Du coup Saied, naguère brocardé, s’est hissé au rang du Messie qui va sauver le pays de la dérive, le débarrasser des malfrats et des pillards de ses richesses, avant de le remettre sur la bonne voie. 

Mais peu à peu le chef de l’Etat prend goût au pouvoir, ouvre plusieurs fronts et impose son propre agenda. Il s’attaque au dernier bastion du système établi par la Constitution de 2014, le Conseil supérieur de la magistrature, qu’il finit par dissoudre et remplacer par un Conseil provisoire.

Rarement un président aura été aussi omnipotent. Toutes les décisions passent par lui. Mais il peine de plus en plus à convaincre de sa démarche trop personnelle ni à tracer une ligne de conduite claire.

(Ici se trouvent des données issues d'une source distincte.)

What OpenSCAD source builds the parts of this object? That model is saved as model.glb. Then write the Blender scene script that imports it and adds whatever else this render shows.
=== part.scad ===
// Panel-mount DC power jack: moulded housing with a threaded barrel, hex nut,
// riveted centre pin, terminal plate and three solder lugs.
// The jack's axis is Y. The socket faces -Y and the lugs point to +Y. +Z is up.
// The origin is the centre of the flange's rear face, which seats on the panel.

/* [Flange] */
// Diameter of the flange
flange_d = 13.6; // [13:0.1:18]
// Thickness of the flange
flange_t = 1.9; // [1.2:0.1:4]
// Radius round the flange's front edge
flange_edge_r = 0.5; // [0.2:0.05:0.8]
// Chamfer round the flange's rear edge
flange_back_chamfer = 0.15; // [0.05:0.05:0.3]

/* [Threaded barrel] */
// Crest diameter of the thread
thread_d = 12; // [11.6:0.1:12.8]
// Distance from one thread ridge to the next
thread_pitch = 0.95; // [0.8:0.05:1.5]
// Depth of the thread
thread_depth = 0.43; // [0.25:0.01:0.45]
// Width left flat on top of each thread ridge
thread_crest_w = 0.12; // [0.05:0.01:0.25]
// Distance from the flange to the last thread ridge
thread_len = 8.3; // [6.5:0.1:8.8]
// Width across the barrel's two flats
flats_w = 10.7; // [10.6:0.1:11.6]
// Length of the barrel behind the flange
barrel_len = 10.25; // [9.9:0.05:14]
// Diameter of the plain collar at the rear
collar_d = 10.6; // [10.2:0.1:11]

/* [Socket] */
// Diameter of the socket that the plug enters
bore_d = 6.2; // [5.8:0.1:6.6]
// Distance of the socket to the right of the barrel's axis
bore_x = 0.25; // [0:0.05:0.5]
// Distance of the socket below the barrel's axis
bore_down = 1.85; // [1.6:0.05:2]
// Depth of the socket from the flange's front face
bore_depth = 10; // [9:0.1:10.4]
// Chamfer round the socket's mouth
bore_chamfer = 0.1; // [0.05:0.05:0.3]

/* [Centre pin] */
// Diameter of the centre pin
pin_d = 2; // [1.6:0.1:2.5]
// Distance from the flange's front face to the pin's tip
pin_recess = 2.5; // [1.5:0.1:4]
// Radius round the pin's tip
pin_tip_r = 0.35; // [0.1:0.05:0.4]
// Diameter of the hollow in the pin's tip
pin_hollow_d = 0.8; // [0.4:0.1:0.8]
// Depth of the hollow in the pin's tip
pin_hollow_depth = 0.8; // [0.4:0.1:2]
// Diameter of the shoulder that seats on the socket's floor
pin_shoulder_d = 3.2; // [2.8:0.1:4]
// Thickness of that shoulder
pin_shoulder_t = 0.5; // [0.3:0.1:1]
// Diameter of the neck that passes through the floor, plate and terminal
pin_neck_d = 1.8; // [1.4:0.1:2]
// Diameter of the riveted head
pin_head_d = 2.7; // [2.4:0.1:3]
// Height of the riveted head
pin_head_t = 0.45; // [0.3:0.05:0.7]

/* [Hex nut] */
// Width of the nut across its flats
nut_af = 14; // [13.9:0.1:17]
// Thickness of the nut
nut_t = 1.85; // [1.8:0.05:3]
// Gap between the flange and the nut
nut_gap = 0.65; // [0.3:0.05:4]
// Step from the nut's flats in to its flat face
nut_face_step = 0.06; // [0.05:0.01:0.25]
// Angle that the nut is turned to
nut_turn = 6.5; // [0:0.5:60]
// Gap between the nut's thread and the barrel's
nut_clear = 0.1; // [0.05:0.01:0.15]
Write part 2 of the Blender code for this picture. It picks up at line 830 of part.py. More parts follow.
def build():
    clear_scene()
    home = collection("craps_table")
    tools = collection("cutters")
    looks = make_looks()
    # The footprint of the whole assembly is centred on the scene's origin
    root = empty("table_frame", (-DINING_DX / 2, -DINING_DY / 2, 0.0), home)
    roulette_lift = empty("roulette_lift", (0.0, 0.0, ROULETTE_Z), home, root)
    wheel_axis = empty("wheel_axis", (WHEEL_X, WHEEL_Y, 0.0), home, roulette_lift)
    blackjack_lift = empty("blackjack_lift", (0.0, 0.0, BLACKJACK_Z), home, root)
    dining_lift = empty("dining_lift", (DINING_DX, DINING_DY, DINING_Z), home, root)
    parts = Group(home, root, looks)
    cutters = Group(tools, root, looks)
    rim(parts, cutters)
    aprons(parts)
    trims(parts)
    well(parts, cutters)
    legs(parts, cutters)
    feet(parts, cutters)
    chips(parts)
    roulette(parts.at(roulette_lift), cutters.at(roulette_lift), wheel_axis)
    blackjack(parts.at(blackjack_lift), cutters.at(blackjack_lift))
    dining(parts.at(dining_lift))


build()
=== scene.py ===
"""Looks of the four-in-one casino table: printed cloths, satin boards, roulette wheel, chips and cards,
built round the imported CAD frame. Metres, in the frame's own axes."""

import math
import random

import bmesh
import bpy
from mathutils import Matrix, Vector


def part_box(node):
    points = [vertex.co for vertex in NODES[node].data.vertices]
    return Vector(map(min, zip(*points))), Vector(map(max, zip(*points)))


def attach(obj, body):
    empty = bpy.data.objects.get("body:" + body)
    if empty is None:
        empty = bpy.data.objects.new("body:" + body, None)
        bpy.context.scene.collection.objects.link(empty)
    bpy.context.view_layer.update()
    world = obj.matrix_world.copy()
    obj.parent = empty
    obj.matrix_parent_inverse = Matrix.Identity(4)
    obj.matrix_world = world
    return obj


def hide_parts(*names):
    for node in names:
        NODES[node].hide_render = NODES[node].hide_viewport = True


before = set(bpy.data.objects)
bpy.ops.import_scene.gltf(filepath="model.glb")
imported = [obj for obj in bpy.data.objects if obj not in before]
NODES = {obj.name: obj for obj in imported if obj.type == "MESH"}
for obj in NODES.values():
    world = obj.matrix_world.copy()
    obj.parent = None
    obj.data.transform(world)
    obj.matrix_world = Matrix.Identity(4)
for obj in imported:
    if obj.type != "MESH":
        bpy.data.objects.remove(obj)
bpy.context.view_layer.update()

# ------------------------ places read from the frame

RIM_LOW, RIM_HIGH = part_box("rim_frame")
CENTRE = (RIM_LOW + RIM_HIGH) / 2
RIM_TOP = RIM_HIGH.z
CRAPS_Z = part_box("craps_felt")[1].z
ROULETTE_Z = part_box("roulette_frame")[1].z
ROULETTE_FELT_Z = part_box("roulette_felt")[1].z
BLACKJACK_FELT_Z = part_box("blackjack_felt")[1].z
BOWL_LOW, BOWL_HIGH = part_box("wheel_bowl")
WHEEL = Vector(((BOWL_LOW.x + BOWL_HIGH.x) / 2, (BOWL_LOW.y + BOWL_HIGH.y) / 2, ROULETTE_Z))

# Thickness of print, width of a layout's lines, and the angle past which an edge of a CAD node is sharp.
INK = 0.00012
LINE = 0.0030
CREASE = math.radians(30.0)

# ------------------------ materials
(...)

La « révolution » n'a pas réussi à « engendrer une citoyenneté tunisienne », écrit Michel-Henry Bouchet, un éminent économiste, ancien de la Banque mondiale, dans une tribune publiée dans Jeune Afrique ( N° 3036 du 17 mars 2019). D'où « la réémergence de la figure tutélaire de Bourguiba qui avait su moderniser la Tunisie, mais aussi la nostalgie myope des années Ben Ali, où la centralisation garantissait ordre et stabilité des prix.» Selon ce professeur distingué de la finance mondiale, « les Tunisiens sont en quête d'un homme » porteur d'un message d'espoir et d'unité pour en finir avec les incertitudes et le marasme… Pour ce faire, « il faudra la combinaison d'un homme fort, courageux et respectable, et d'un Etat fort pour que la Tunisie consolide ses institutions. Le pays bénéficiera alors d'une confiance retrouvée ».

En attendant, le bon peuple qui a vibré comme un carillon à chaque sortie du président, applaudi à chacune de ses annonces, risque de se réveiller sur une dure réalité : un pays à genoux.